A terminal connector pin 68 is fastened to the circuit board through aperture 12' and soldered to the surrounding contact pad 32 by solder layer 63. Terminal connector pins are also mechanically fastened to the circuit board through apertures 12 and soldered to the surrounding ends of conductors 18, 20, 22 and 30. Connector pin 70 is similarly fastened through aperture 12' and soldered to the surrounding end of conductor 34.

Referring now to the resonator disk 48 shown in FIG. 4, it can be seen that resonator 48 is mounted in the same manner as resonator disk 46. Moreover, an identical spring contact 58' can be used with resonator disks of different diameters and thicknesses. In addition, the resonator disks do not have to be attached to a terminal connector pin contact pad but can be integrated into any part of the circuit. Further, since the resonator disk is spaced above the surface of the circuit board, the circuit pattern can extend beneath the disk on the surface of the circuit board. Consequently, only a very limited portion of the circuit board surface is used when the resonator is integrated into the circuit assembly.

The circuit assembly described can be made without subjecting any of the semiconductor devices which are to be mounted on the circuit board to any undesirable temperatures, fluxes, atmospheres or other environmental conditions. The ceramic resonator pedestal and spring contact are attached to the board before any of the semiconductor device dies are attached. After the semiconductor elements are mounted on the board one need merely lift the spring contact 58, insert the resonator disk on the pedestal, and the assembly is completed.

The solder layers 59 and 63 are provided before circuit board assembly is completed. Solder layer 59 between contact pad 36 and copper ferrule 56 is preferably provided by selectively screening on a solder paste or pretinning the adjacent end of the copper ferrule. Solder layer 63, under the crimped end of contact spring 58 and over contact pad 32, can be similarly provided. On the other hand, it may be desirable to simply solder dip the edge of the circuit board to apply solder to contact pad 32. It may also be desirable to pretin the heads of the terminal pins to insure good bond strength. In any event, the solder is previously applied to the circuit board and/or the related part surfaces before the parts are assembled. In addition, the parts are bonded or otherwise fastened to the substrate prior to soldering so that one need merely heat the circuit board, which is selectively fluxed, to solder the components in place. The circuit board can then be further processed to any degree of completeness and the ceramic resonator disks placed on the pedestal at any time during or after this subsequent processing, as one chooses. One need only lift the spring 58 or 58' and put the ceramic resonator disk in place. Moreover, the disk can be readily removed and reused in another assembly should a defect develop in other parts of the assembly and it has to be scrapped.

Claims

I claim:

1. A thick film hybrid integrated circuit assembly that includes an integrally mounted piezoelectric transducer, said assembly comprising a ceramic substrate, a cermet circuit pattern bonded to one face of said substrate, two conductor portions in said circuit pattern for connecting a piezoelectric transducer into said circuit, an upstanding pedestal attached to said substrate face, a shoulder on the pedestal spaced from said face, a low resistance electrical connection between said shoulder and one of said conductor portions, an annular piezoelectric transducer disk having opposed conductive faces and a central aperture nested on said pedestal, one of said conductive disk faces seated on said shoulder and said pedestal projecting through said aperture beyond the other disk face, a leaf spring contact pressing against said other disk face with the pedestal projecting through a leaf spring aperture, an end of the leaf spring rigidly attached to said substrate, and a low resistance electrical connection between said leaf spring and the other circuit conductor portion.

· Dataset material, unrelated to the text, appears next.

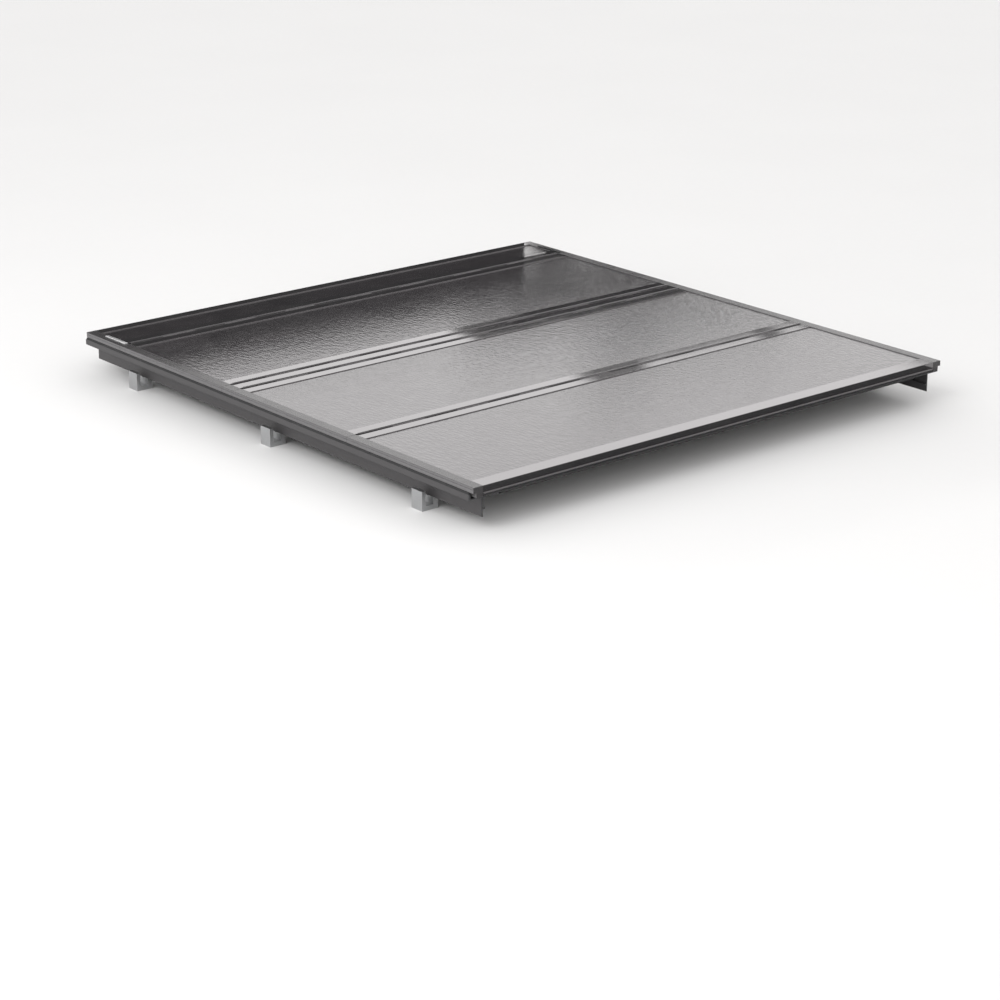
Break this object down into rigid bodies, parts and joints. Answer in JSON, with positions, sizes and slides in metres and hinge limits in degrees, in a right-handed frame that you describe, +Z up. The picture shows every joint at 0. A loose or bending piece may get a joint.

2. A thick film hybrid integrated circuit assembly that includes an integrally mounted piezoelectric transducer, said assembly comprising a ceramic substrate having at least two apertures therein, a cermet circuit pattern bonded to one face of said substrate, a separate conductor portion in said circuit pattern adjacent each of said apertures for connecting a piezoelectric transducer into said circuit, an upstanding pedestal rigidly seated in one of said substrate apertures and contacting the adjacent conductor portion, a shoulder on the pedestal spaced from the substrate face, a low resistance electrical connection between said shoulder and said adjacent conductor portion, an annular piezoelectric transducer disk having opposed conductive faces and a central aperture nested on said pedestal, one of said conductive seated on said shoulder and said pedestal projecting through said disk aperture beyond the other disk face, a leaf spring contact pressing against the other face of said disk with the pedestal projecting through a leaf spring aperture, and an end of the leaf spring fastened to said substrate through the other substrate aperture and soldered to the other conductor portion.

3. A thick film hybrid integrated circuit assembly that includes an integrally mounted piezoelectric transducer, said assembly comprising a ceramic substrate having at least two apertures therein, a cermet circuit pattern bonded to one face of said substrate, a first conductor portion in said circuit pattern surrounding one of said apertures and a second conductor portion at least adjacent the other for connecting a piezoelectric transducer into said circuit, a nonconductive rod upstanding on said face with its lower end bonded within said one substrate aperture a conductive ferrule on said rod soldered to said first conductor portion and providing a contact shoulder spaced from the surface of said substrate, an annular piezoelectric transducer disk having opposed conductive faces and a central aperture nested on said rod, one of said conductive faces seated on said shoulder and said rod projecting through said aperture beyond the other disk face, a bifurcated end of an L-shaped leaf spring pressing against the other face of said disk around said rod, the other end of the leaf spring crimped to said substrate through the other substrate aperture and soldered to said second conductor portion.